Let $b \ge 1$ and $A\subseteq [0,b]$ be a set of integers (all intervals will be of integers).
Write $hA := \underbrace{A + \ldots + A}_{h\text{ summands}} = \{ \sum_{i=1}^h a_i ~|~a_i \in A,\, \forall 1\leq i\leq h \}$.
Suppose that $[0,b]\cup [2b,3b]\subseteq 3A$. This implies, in particular, that $0,1,b-1,b$ belong to $A$, to ensure that $0 = 0+0+0, 1 = 0+0+1, 3b-1 = b+b + (b-1)$, and $3b = b+b+b$ belong to $3A$. My question is:
If $[0,b]\cup [2b,3b]\subseteq 3A$, does that imply that $3A = [0,3b]$?

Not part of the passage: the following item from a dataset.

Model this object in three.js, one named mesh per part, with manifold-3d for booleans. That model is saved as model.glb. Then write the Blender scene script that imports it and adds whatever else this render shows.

At first I thought it could be false (e.g., a thin set with $|A| \asymp b^{1/3+o(1)}$ elements concentrated near $0$ and $b$, with middle mostly empty), but I wasn't able to formalize a counterexample. The positive answer is motivated by checking a few small cases by computer (with $b$ up to around $15$) and the following little heuristic, which generalizes nicely to the question:
Does having $[0,b]\cup [(h-1)b,hb]\subseteq hA$ imply that $hA = [0,hb]$?
for $h\geq 3$.
Heuristic: If we consider, for example, the set $A_{\alpha}:=[0,\,\alpha b]\cup[(1-\alpha)b,\,b] \subseteq [0,b]$ for some $0<\alpha\leq \frac{1}{2}$, we check by induction that $$ hA = \bigcup_{k=0}^{h} [(k-k\alpha)b,\, (k + (h-k)\alpha) b]. $$ Thus, to have $[0,b]\cup[(h-1)b,hb]\subseteq hA$ we must take $\alpha \geq 1/(h+1)$. However, the distance between consecutive intervals in $hA$ is $$ ((k+1)-(k+1)\alpha)b - (k + (h-k)\alpha) b = (1 - (h+1)\alpha)b, $$ so if $\alpha \geq 1/(h+1)$ then $hA = [0,hb]$.